--- start Material to process ---

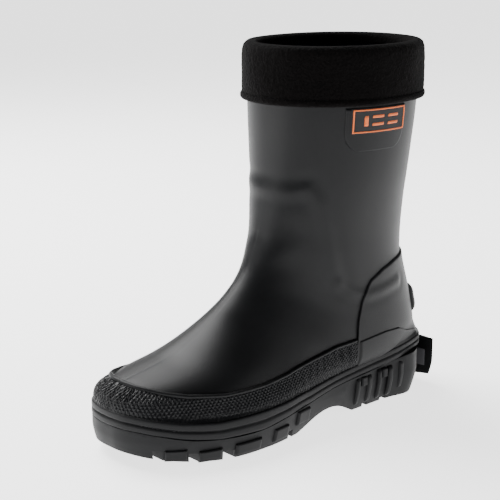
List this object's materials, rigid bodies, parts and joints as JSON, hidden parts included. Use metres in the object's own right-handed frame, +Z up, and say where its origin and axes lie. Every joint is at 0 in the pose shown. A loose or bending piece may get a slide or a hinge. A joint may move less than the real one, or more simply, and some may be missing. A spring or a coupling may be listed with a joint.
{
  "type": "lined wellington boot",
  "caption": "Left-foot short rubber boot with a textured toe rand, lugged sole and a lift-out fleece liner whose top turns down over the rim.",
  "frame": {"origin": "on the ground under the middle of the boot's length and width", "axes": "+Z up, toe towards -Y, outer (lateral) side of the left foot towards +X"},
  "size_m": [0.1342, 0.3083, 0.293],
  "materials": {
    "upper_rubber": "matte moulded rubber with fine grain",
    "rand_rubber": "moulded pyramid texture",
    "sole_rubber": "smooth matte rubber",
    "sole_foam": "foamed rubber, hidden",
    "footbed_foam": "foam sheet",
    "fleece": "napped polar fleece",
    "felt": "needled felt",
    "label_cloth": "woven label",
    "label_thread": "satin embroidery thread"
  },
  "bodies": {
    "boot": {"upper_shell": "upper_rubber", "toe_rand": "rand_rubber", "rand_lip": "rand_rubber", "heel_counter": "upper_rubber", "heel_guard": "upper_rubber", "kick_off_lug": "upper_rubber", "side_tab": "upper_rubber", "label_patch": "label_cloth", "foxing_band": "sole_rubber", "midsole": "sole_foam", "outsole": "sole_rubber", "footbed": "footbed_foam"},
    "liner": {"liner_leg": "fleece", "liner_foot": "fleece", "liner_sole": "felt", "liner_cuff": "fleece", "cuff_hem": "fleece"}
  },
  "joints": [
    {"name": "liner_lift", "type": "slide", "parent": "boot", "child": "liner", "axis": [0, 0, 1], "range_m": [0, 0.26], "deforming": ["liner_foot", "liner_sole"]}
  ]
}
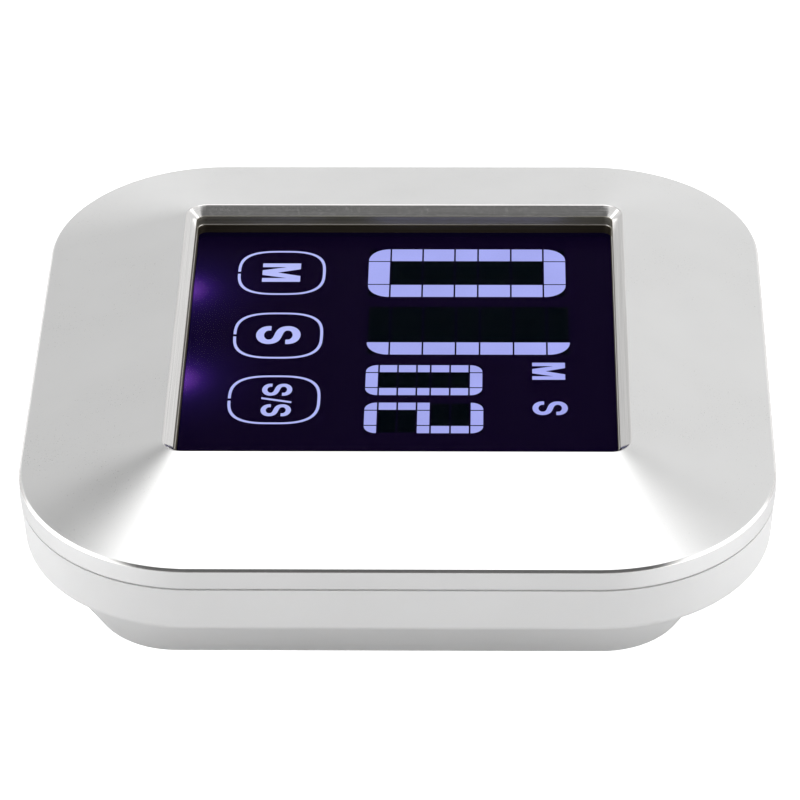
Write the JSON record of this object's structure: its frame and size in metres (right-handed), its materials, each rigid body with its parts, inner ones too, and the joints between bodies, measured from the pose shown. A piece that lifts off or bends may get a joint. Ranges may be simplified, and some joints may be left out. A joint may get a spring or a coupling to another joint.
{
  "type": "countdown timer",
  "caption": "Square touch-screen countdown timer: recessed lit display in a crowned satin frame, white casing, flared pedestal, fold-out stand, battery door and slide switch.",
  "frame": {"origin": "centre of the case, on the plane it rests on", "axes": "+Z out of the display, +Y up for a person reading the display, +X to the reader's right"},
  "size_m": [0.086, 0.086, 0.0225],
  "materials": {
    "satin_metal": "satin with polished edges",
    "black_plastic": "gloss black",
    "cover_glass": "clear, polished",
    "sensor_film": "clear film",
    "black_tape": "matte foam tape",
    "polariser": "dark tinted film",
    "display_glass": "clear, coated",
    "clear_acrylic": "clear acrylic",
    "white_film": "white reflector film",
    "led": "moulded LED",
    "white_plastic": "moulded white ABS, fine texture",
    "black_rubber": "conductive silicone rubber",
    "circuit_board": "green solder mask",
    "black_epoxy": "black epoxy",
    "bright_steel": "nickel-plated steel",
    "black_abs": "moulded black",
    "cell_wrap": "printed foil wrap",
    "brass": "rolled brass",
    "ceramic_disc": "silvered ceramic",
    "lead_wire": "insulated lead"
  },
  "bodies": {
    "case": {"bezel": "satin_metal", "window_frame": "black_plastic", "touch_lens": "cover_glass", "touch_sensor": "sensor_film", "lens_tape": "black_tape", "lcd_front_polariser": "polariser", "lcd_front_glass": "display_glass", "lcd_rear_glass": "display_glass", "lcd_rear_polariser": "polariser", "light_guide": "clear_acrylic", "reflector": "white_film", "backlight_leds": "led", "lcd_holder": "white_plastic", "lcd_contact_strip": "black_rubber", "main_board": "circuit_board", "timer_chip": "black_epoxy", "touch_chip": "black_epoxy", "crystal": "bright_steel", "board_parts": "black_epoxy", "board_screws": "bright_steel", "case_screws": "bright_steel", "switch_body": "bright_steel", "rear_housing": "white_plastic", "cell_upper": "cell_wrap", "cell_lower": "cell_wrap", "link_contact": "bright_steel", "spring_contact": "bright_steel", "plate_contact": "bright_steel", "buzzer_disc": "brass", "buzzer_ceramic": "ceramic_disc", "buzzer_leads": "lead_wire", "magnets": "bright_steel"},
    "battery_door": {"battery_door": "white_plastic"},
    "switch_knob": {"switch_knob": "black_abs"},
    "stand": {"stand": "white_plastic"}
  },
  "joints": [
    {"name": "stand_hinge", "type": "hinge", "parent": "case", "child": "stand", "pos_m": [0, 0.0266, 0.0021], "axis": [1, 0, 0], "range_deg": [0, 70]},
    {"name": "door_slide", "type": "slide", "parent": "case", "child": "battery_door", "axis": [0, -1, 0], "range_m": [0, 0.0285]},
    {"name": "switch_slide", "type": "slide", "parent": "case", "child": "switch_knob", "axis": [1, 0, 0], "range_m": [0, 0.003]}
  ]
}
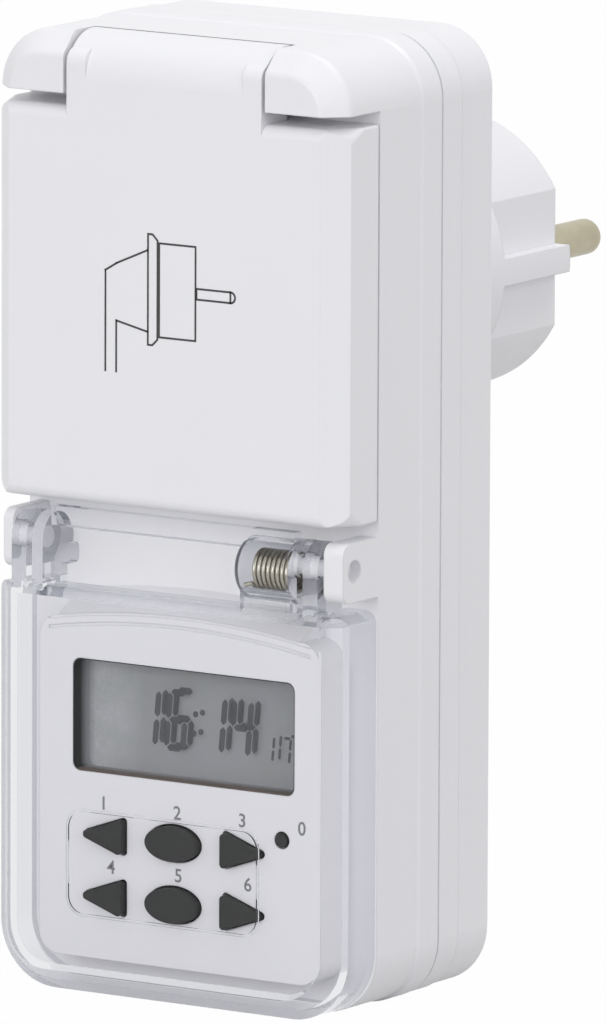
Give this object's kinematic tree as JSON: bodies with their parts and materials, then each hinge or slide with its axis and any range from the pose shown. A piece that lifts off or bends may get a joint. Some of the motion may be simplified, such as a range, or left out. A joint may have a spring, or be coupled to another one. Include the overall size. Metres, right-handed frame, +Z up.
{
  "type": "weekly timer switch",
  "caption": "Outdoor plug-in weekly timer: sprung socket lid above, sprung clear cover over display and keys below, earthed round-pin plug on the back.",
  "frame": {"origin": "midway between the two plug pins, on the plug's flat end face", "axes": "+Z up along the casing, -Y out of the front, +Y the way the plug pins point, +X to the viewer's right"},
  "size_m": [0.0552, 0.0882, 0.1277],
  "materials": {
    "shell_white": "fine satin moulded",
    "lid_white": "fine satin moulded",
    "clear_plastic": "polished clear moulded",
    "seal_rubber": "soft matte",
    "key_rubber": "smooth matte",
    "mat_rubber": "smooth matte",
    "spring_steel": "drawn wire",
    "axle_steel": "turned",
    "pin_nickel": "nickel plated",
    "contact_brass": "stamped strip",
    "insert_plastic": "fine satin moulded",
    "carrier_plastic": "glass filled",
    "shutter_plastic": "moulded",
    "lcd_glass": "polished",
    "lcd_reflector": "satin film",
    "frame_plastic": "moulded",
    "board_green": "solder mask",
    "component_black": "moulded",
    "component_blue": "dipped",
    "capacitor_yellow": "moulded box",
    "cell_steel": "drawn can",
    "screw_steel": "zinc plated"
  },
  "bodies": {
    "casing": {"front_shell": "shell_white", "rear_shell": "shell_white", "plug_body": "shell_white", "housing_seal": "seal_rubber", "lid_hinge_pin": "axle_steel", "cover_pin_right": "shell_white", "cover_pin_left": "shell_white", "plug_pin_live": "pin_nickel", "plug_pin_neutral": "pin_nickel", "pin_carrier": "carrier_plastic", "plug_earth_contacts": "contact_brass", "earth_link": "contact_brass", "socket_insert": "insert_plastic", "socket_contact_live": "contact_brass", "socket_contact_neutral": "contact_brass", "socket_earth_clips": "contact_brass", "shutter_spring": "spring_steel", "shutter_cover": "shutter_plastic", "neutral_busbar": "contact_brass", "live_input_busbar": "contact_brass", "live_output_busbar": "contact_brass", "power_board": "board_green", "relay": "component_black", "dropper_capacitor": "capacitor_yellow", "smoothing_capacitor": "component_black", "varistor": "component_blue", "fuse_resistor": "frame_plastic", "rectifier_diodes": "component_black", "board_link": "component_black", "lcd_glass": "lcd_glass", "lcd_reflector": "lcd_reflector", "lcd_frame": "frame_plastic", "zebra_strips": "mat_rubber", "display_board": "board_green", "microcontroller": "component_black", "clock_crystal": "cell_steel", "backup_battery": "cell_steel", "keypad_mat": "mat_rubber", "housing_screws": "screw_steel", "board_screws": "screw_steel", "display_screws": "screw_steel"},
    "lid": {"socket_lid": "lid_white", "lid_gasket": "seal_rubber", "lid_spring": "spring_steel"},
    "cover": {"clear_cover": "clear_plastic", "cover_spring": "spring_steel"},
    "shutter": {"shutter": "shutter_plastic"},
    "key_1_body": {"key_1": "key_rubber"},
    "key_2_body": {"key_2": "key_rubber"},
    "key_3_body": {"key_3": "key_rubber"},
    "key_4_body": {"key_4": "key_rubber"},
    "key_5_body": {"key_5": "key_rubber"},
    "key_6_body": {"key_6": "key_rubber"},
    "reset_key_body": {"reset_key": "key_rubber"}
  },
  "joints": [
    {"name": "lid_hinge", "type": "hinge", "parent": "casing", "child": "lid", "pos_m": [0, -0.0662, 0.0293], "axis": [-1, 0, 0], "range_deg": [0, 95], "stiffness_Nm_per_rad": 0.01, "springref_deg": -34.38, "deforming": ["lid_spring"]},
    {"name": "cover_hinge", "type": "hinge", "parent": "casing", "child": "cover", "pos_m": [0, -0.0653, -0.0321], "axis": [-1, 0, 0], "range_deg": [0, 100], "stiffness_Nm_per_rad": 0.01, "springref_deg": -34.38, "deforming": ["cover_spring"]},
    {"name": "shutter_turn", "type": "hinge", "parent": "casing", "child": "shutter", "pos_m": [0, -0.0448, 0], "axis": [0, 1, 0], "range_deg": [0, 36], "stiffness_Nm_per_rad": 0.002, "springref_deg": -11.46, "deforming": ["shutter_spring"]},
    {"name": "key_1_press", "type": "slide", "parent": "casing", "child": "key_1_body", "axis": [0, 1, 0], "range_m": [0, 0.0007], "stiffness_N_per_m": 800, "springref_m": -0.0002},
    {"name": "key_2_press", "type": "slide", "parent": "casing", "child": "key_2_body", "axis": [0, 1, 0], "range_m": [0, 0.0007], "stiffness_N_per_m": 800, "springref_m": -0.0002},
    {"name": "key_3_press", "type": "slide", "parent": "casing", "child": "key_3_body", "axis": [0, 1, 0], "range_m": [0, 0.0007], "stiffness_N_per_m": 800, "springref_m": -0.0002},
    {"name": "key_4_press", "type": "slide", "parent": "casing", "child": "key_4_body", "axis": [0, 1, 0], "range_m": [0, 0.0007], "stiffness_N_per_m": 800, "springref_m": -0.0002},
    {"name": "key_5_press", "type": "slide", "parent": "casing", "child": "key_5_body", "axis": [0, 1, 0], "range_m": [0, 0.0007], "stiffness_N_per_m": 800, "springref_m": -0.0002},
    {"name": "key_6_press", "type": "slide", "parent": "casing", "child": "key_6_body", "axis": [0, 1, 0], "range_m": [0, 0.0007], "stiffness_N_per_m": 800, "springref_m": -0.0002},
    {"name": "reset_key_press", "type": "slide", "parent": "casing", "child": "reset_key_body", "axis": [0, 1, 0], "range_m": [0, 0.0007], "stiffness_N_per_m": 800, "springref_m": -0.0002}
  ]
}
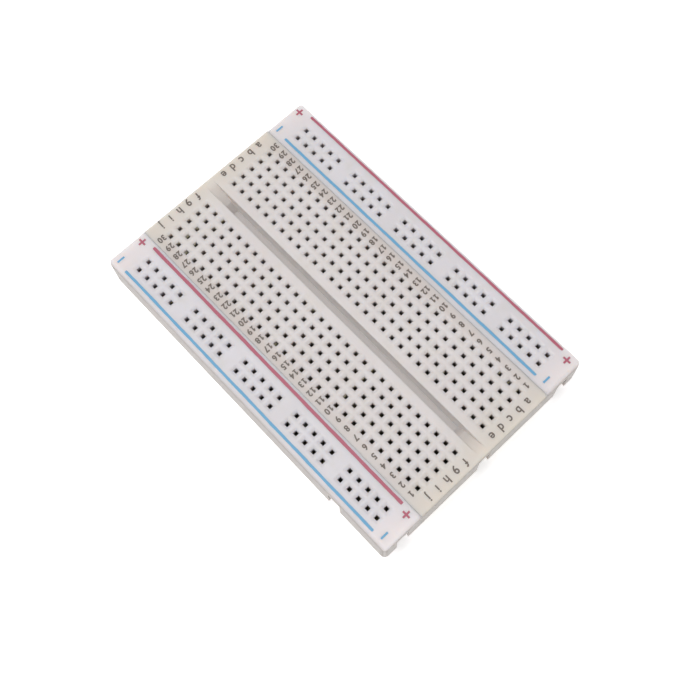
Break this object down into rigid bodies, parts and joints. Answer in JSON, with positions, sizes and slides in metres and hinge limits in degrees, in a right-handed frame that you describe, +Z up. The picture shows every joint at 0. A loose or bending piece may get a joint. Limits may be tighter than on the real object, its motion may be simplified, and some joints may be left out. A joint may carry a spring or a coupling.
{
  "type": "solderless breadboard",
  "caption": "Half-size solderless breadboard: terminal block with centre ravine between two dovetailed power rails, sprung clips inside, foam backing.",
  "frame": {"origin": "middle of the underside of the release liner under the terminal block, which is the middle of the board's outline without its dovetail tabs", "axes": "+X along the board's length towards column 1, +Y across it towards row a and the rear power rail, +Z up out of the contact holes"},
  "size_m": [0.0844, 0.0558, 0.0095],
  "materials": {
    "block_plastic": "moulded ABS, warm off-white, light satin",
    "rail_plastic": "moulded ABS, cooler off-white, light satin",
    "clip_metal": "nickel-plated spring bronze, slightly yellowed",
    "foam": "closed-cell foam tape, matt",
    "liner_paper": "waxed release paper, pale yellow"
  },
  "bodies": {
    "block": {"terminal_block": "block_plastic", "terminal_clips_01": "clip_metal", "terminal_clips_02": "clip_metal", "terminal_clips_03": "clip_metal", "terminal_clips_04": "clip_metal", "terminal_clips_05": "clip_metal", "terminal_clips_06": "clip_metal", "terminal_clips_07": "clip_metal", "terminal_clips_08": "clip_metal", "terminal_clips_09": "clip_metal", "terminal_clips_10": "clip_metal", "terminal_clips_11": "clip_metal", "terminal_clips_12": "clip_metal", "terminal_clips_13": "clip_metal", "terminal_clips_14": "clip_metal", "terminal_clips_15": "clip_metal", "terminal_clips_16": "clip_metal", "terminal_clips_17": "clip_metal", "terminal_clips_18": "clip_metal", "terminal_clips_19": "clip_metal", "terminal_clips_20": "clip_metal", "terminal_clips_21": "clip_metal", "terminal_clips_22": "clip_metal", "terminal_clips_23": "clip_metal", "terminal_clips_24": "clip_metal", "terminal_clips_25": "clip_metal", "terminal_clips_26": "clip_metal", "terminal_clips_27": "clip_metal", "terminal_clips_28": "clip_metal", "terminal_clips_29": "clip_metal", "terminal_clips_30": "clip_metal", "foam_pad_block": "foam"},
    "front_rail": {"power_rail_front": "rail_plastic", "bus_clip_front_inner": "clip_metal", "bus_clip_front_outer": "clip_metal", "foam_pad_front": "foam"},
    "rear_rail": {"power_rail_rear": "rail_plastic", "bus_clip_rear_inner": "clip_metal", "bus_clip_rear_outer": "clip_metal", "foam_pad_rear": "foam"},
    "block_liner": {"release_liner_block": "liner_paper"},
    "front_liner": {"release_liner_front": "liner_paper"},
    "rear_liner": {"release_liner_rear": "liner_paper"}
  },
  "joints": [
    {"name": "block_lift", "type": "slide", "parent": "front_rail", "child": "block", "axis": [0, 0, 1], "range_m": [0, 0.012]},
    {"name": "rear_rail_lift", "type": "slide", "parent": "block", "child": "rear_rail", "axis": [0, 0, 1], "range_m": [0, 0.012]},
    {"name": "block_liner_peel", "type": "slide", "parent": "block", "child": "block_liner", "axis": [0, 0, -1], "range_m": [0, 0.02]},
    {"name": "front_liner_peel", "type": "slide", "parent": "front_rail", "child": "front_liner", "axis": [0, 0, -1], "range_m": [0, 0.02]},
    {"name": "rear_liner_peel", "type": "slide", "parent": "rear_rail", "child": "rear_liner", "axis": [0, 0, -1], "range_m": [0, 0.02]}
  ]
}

--- end Material to process ---

Within the material above, find the lines that contain the word "each"; copy them.

[Answer for the task]
Write the JSON record of this object's structure: its frame and size in metres (right-handed), its materials, each rigid body with its parts, inner ones too, and the joints between bodies, measured from the pose shown. A piece that lifts off or bends may get a joint. Ranges may be simplified, and some joints may be left out. A joint may get a spring or a coupling to another joint.
Give this object's kinematic tree as JSON: bodies with their parts and materials, then each hinge or slide with its axis and any range from the pose shown. A piece that lifts off or bends may get a joint. Some of the motion may be simplified, such as a range, or left out. A joint may have a spring, or be coupled to another one. Include the overall size. Metres, right-handed frame, +Z up.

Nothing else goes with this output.